> **GIVEN MATERIAL**:

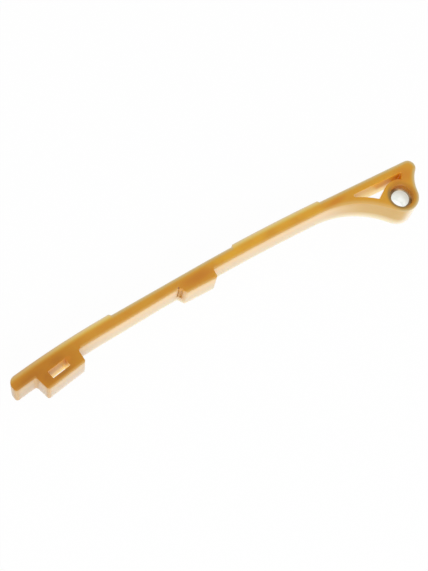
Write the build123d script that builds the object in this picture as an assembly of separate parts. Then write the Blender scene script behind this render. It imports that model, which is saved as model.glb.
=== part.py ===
from build123d import *
import os
from math import acos, asin, atan2, cos, hypot, radians, sin, sqrt, tan

# Chain guide for an engine's timing chain: a moulded nylon rail and a steel pivot sleeve.
# It lies on its flat side. The origin is the pivot bore's axis on the lower side face,
# +X runs from the tip to the pivot end, +Y towards the chain, +Z up through the width.
# Sizes are millimetres. A station is a distance from the bore's axis towards the tip.

# Rail
rail_width = 14.0
rail_thickness = 4.9
tip_thickness = 5.4
thicken_start = 120.0
underside_blend = 200.0
edge_round = 0.3
root_round = 0.6

# Running face: straight at the head, a long sweep, straight, then a tighter curl to the tip
run_height = 14.38
sweep_start = 36.0
sweep_radius = 985.0
sweep_end = 103.0
curl_start = 144.9
curl_radius = 432.0
tip_station = 196.6
tip_top_round = 3.6
tip_low_round = 1.3

# Lips that keep the chain central on the curved stretches
lip_height = 0.9
lip_width = 1.6
lip_ramp = 0.8
lip_round = 0.4
rear_lip_end = 82.8

# Foot at the tip, with a window for its retainer
foot_station = 175.2
foot_depth = 12.2
foot_angle = 11.5
foot_length = 19.7
foot_flare = 6.8
foot_round = 1.0
foot_root_round = 1.1
window_length = 9.0
window_height = 3.6
window_wall = 2.75
window_offset = -0.8
window_round = 0.35

# Pad at the middle of the span, with two flutes in its tip-side end
pad_station = 103.6
pad_depth = 3.6
pad_angle = 1.3
pad_tip_side = 7.75
pad_head_side = 7.85
pad_tip_flare = 32.6
pad_head_flare = 1.4
pad_round = 0.9
flute_radius = 0.5
flute_pitch = 1.4
flute_length = 9.3

# Pivot head
boss_radius = 8.1
flank_radius = 41.7
head_reach = 14.1
head_round = 3.5
end_radius = 17.0

# Opening in the head, between the top bar, the strut, the boss and the end wall
bar_thickness = 3.9
strut_thickness = 3.45
boss_web = 3.0
end_web = 6.0
gusset_angle = 35.0
opening_round = 0.75
gusset_round = 0.35

# Pivot bore and its steel sleeve, flush below and sunk above
sleeve_bore = 8.4
sleeve_wall = 1.2
sleeve_length = 11.0
sleeve_chamfer = 0.35
bore_chamfer = 0.4

sleeve_radius = sleeve_bore / 2 + sleeve_wall
underside = run_height - rail_thickness


def run_point(station, offset=0.0):
    # A point on the running face, or that far outside it (chain side positive)
    sweep = min(max(station - sweep_start, 0.0), sweep_end - sweep_start)
    beyond = max(station - sweep_end, 0.0)
    curl = max(station - curl_start, 0.0)
    swept = asin(sweep / sweep_radius)
    lean = swept
    drop = sweep_radius * (1 - cos(swept))
    if curl > 0:
        lean = asin(sin(swept) + curl / curl_radius)
        drop += (curl_start - sweep_end) * tan(swept) + curl_radius * (cos(swept) - cos(lean))
    else:
        drop += beyond * tan(swept)
    return (-station - offset * sin(lean), run_height - drop + offset * cos(lean))


def depth_at(station):
    # The rail thickens a little between the pad and the curl
    share = min(max((station - thicken_start) / (curl_start - thicken_start), 0.0), 1.0)
    return rail_thickness + (tip_thickness - rail_thickness) * share


def low_point(station):
    return run_point(station, -depth_at(station))


def run_arc(first, last, offset=0.0):
    return ThreePointArc(run_point(first, offset), run_point((first + last) / 2, offset),
                         run_point(last, offset))


def low_arc(first, last):
    return ThreePointArc(low_point(first), low_point((first + last) / 2), low_point(last))


def circle_meet(c1, r1, c2, r2):
    # Where two circles cross, on the right-hand side when looking from the first to the second
    dx, dy = c2[0] - c1[0], c2[1] - c1[1]
    gap = hypot(dx, dy)
    turn = acos((r1 ** 2 + gap ** 2 - r2 ** 2) / (2 * r1 * gap))
    heading = atan2(dy, dx) - turn
    return (c1[0] + r1 * cos(heading), c1[1] + r1 * sin(heading))


def towards(centre, target, distance):
    dx, dy = target[0] - centre[0], target[1] - centre[1]
    gap = hypot(dx, dy)
    return (centre[0] + dx * distance / gap, centre[1] + dy * distance / gap)


def nearest(shape, point):
    return shape.vertices().sort_by_distance(Vector(*point))[0]


# Centres of the head's tangent arcs
boss_centre = (0.0, 0.0)
corner_centre = (head_reach - head_round, run_height - head_round)
end_centre = circle_meet(boss_centre, boss_radius + end_radius, corner_centre, head_round + end_radius)
# The flank leaves the underside's straight if it reaches it, and its sweep if not
flank_y = underside - flank_radius
flank_centre = (-sqrt((boss_radius + flank_radius) ** 2 - flank_y ** 2), flank_y)
flank_top = (flank_centre[0], underside)
flank_on_sweep = flank_top[0] < -sweep_start
if flank_on_sweep:
    sweep_centre = (-sweep_start, run_height - sweep_radius)
    low_radius = sweep_radius - rail_thickness
    flank_centre = circle_meet(boss_centre, boss_radius + flank_radius, sweep_centre, low_radius - flank_radius)
    flank_top = towards(sweep_centre, flank_centre, low_radius)


def arc_between(centre, radius, start, end, middle_towards):
    return ThreePointArc(start, towards(centre, middle_towards, radius), end)


def underside_to_flank():
    if flank_on_sweep:
        return [ThreePointArc(low_point(sweep_end), low_point((sweep_end + sweep_start) / 2), flank_top)]
    return [low_arc(sweep_end, sweep_start), Line(low_point(sweep_start), flank_top)]


def body_outline():
    # The whole side view, lips included, head first and round the boss to the underside
    corner_top = (corner_centre[0], run_height)
    corner_end = towards(corner_centre, end_centre, head_round)
    boss_end = towards(boss_centre, end_centre, boss_radius)
    boss_flank = towards(boss_centre, flank_centre, boss_radius)
    boss_low = (boss_radius * sin(radians(10)), -boss_radius * cos(radians(10)))
    flank_mid = ((boss_flank[0] + flank_top[0]) / 2 + 2, (boss_flank[1] + flank_top[1]) / 2 + 2)
    end_mid = ((corner_end[0] + boss_end[0]) / 2, (corner_end[1] + boss_end[1]) / 2)
    tip_top = run_point(tip_station, lip_height)
    tip_low = low_point(tip_station)
    edges = [
        Line(corner_top, run_point(sweep_start)),
        Line(run_point(sweep_start), run_point(sweep_start + lip_ramp, lip_height)),
        run_arc(sweep_start + lip_ramp, rear_lip_end - lip_ramp, lip_height),
        Line(run_point(rear_lip_end - lip_ramp, lip_height), run_point(rear_lip_end)),
        run_arc(rear_lip_end, sweep_end),
        Line(run_point(sweep_end), run_point(curl_start)),
        Line(run_point(curl_start), run_point(curl_start + lip_ramp, lip_height)),
        run_arc(curl_start + lip_ramp, tip_station, lip_height),
        Line(tip_top, tip_low),
        low_arc(tip_station, curl_start),
        Line(low_point(curl_start), low_point(thicken_start)),
        Line(low_point(thicken_start), low_point(sweep_end)),
        *underside_to_flank(),
        arc_between(flank_centre, flank_radius, flank_top, boss_flank, flank_mid),
        arc_between(boss_centre, boss_radius, boss_flank, boss_end, boss_low),
        arc_between(end_centre, end_radius, boss_end, corner_end, end_mid),
        arc_between(corner_centre, head_round, corner_end, corner_top,
                    (corner_centre[0] + 1, corner_centre[1] + 1)),
    ]
    face = make_face(Wire(edges))
    for corner, radius in (
            (tip_top, tip_top_round), (tip_low, tip_low_round),
            (low_point(curl_start), underside_blend), (low_point(thicken_start), underside_blend),
            (run_point(sweep_start), lip_round), (run_point(sweep_start + lip_ramp, lip_height), lip_round),
            (run_point(rear_lip_end), lip_round), (run_point(rear_lip_end - lip_ramp, lip_height), lip_round),
            (run_point(curl_start), lip_round), (run_point(curl_start + lip_ramp, lip_height), lip_round)):
        face = fillet(nearest(face, corner), radius)
    return face


def foot_frame():
    # On the foot's outer edge, u along it towards the head and v into the rail
    x, y = run_point(foot_station, -foot_depth)
    return Pos(x, y) * Rot(0, 0, foot_angle)


def pad_frame():
    x, y = run_point(pad_station, -rail_thickness - pad_depth)
    return Pos(x, y) * Rot(0, 0, pad_angle)


def add_lug(body, frame, tip_side, head_side, tip_flare, head_flare, depth, corner_round, root):
    # A block that stands out of the underside by its depth and flares into the rail
    rise = depth + rail_thickness / 2
    tip_lean = tan(radians(tip_flare))
    head_lean = tan(radians(head_flare))
    body += frame * make_face(Polyline(
        (-tip_side, 0), (head_side, 0), (head_side + rise * head_lean, rise),
        (-tip_side - rise * tip_lean, rise), close=True))
    for u, v, radius in ((-tip_side, 0, corner_round), (head_side, 0, corner_round),
                         (-tip_side - depth * tip_lean, depth, root), (head_side + depth * head_lean, depth, root)):
        spot = (frame * Pos(u, v)).position
        body = fillet(nearest(body, (spot.X, spot.Y)), radius)
    return body


def add_foot(body):
    half = foot_length / 2
    return add_lug(body, foot_frame(), half, half, foot_flare, foot_flare, foot_depth - tip_thickness,
                   foot_round, foot_root_round)


def add_pad(body):
    return add_lug(body, pad_frame(), pad_tip_side, pad_head_side, pad_tip_flare, pad_head_flare,
                   pad_depth, pad_round, root_round)


def window():
    middle = window_wall + window_height / 2
    return foot_frame() * Pos(window_offset, middle) * RectangleRounded(window_length, window_height, window_round)


def head_opening():
    # Bounded by the bar, the end wall, the boss, a gusset line and the strut, each of its own thickness
    ceiling = run_height - bar_thickness
    wall_radius = end_radius + end_web
    web_radius = sleeve_radius + boss_web
    strut_radius = flank_radius + strut_thickness
    along = (cos(radians(gusset_angle)), sin(radians(gusset_angle)))
    touch = (-web_radius * along[1], web_radius * along[0])
    wide = (touch[0] - flank_centre[0], touch[1] - flank_centre[1])
    reach = wide[0] * along[0] + wide[1] * along[1]
    run = reach - sqrt(reach ** 2 - hypot(*wide) ** 2 + strut_radius ** 2)
    top_tip = (flank_centre[0] + sqrt(strut_radius ** 2 - (ceiling - flank_centre[1]) ** 2), ceiling)
    top_head = (end_centre[0] - sqrt(wall_radius ** 2 - (ceiling - end_centre[1]) ** 2), ceiling)
    over_boss = circle_meet(end_centre, wall_radius, boss_centre, web_radius)
    low_corner = (touch[0] - run * along[0], touch[1] - run * along[1])
    wall_mid = ((top_head[0] + over_boss[0]) / 2, (top_head[1] + over_boss[1]) / 2)
    boss_mid = ((touch[0] + over_boss[0]) / 2, (touch[1] + over_boss[1]) / 2)
    strut_mid = ((top_tip[0] + low_corner[0]) / 2, (top_tip[1] + low_corner[1]) / 2)
    outline = make_face(Wire([
        Line(top_tip, top_head),
        arc_between(end_centre, wall_radius, top_head, over_boss, wall_mid),
        arc_between(boss_centre, web_radius, over_boss, touch, boss_mid),
        Line(touch, low_corner),
        arc_between(flank_centre, strut_radius, low_corner, top_tip, strut_mid),
    ]))
    for corner, radius in ((top_tip, opening_round), (top_head, opening_round),
                           (over_boss, opening_round), (low_corner, gusset_round)):
        outline = fillet(nearest(outline, corner), radius)
    return outline


def channel(first, last):
    # The gap between the lips, down to the running face: an arc that a straight stretch leads into
    top = 4 * lip_height
    lead = first - lip_ramp
    outline = Wire([
        Line(run_point(lead), run_point(first)),
        run_arc(first, last),
        Line(run_point(last), run_point(last, top)),
        Line(run_point(last, top), run_point(lead, top)),
        Line(run_point(lead, top), run_point(lead)),
    ])
    return Pos(0, 0, lip_width) * extrude(make_face(outline), rail_width - 2 * lip_width)


def flutes():
    # Two grooves down the pad's sloping end, stopped short of the lower side face
    lean = radians(pad_tip_flare)
    cuts = []
    for index in range(2):
        climb = pad_depth - index * flute_pitch
        spot = pad_frame() * Pos(-pad_tip_side - climb * tan(lean), climb)
        cuts.append(Pos(spot.position.X, spot.position.Y, rail_width - flute_length)
                    * Cylinder(flute_radius, 2 * flute_length, align=(Align.CENTER, Align.CENTER, Align.MIN)))
    return cuts


def guide_rail():
    profile = add_pad(add_foot(body_outline())) - window() - head_opening()
    body = extrude(profile, rail_width)
    side_edges = body.edges().filter_by_position(Axis.Z, 0, 0) + \
        body.edges().filter_by_position(Axis.Z, rail_width, rail_width)
    body = fillet(side_edges, edge_round)
    body -= channel(sweep_start, rear_lip_end + lip_ramp)
    body -= channel(curl_start, tip_station + 2 * tip_top_round)
    for groove in flutes():
        body -= groove
    body -= Cylinder(sleeve_radius, 4 * rail_width)
    body -= Pos(0, 0, rail_width - bore_chamfer / 2) * Cone(
        sleeve_radius, sleeve_radius + bore_chamfer, bore_chamfer)
    return body


def pivot_sleeve():
    inner = sleeve_bore / 2
    section = make_face(Polyline(
        (inner, 0), (sleeve_radius, 0), (sleeve_radius, sleeve_length),
        (inner + sleeve_chamfer, sleeve_length), (inner, sleeve_length - sleeve_chamfer), close=True))
    return revolve(Plane.XZ * section, Axis.Z)


parts = {
    "guide_rail": guide_rail(),
    "pivot_sleeve": pivot_sleeve(),
}

os.makedirs("parts", exist_ok=True)
for name, shape in parts.items():
    export_step(shape, os.path.join("parts", name + ".step"))
    print(name, round(shape.volume, 1), shape.bounding_box())
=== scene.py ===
import bmesh
import bpy
from mathutils import Matrix, Vector

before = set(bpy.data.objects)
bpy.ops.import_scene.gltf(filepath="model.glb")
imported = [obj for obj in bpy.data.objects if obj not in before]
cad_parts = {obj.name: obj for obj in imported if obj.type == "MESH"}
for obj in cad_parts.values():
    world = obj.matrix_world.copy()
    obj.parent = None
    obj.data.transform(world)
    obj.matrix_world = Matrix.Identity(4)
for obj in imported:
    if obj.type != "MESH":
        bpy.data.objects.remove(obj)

scene = bpy.context.scene
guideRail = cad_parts["guide_rail"]
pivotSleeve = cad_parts["pivot_sleeve"]
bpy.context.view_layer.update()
print("frame loaded:", guideRail.name, pivotSleeve.name)


def paint(red, green, blue):
    # A colour given from 0 to 255, as the linear value that a shader takes
    def linear(value):
        value /= 255
        return value / 12.92 if value <= 0.04045 else ((value + 0.055) / 1.055) ** 2.4
    return (linear(red), linear(green), linear(blue), 1.0)


black = (0.0, 0.0, 0.0, 1.0)
white = (1.0, 1.0, 1.0, 1.0)


# Small helpers for node trees

class Field:
    # A node's output, so that masks and measures can be written as plain arithmetic
    def __init__(self, socket):
        self.socket = socket
        self.tree = socket.id_data

    def __add__(self, other):
        return combine("ADD", self, other)

    def __sub__(self, other):
        return combine("SUBTRACT", self, other)

    def __rsub__(self, other):
        return combine("SUBTRACT", other, self)

    def __mul__(self, other):
        return combine("MULTIPLY", self, other)

    def __truediv__(self, other):
        return combine("DIVIDE", self, other)

    def __abs__(self):
        return combine("ABSOLUTE", self)


def addNode(tree, kind, **settings):
    node = tree.nodes.new(kind)
    for key, value in settings.items():
        setattr(node, key, value)
    return node


def feed(socket, value):
    # A link where the value is another node's output, and a plain setting otherwise
    if isinstance(value, Field):
        value.tree.links.new(value.socket, socket)
    else:
        socket.default_value = value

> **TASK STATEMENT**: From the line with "return revolve(Plane.XZ *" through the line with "white = (1.0, 1.0, 1.0, 1.0)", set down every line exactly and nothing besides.

> **SOLUTION**:
    return revolve(Plane.XZ * section, Axis.Z)


parts = {
    "guide_rail": guide_rail(),
    "pivot_sleeve": pivot_sleeve(),
}

os.makedirs("parts", exist_ok=True)
for name, shape in parts.items():
    export_step(shape, os.path.join("parts", name + ".step"))
    print(name, round(shape.volume, 1), shape.bounding_box())
=== scene.py ===
import bmesh
import bpy
from mathutils import Matrix, Vector

before = set(bpy.data.objects)
bpy.ops.import_scene.gltf(filepath="model.glb")
imported = [obj for obj in bpy.data.objects if obj not in before]
cad_parts = {obj.name: obj for obj in imported if obj.type == "MESH"}
for obj in cad_parts.values():
    world = obj.matrix_world.copy()
    obj.parent = None
    obj.data.transform(world)
    obj.matrix_world = Matrix.Identity(4)
for obj in imported:
    if obj.type != "MESH":
        bpy.data.objects.remove(obj)

scene = bpy.context.scene
guideRail = cad_parts["guide_rail"]
pivotSleeve = cad_parts["pivot_sleeve"]
bpy.context.view_layer.update()
print("frame loaded:", guideRail.name, pivotSleeve.name)


def paint(red, green, blue):
    # A colour given from 0 to 255, as the linear value that a shader takes
    def linear(value):
        value /= 255
        return value / 12.92 if value <= 0.04045 else ((value + 0.055) / 1.055) ** 2.4
    return (linear(red), linear(green), linear(blue), 1.0)


black = (0.0, 0.0, 0.0, 1.0)
white = (1.0, 1.0, 1.0, 1.0)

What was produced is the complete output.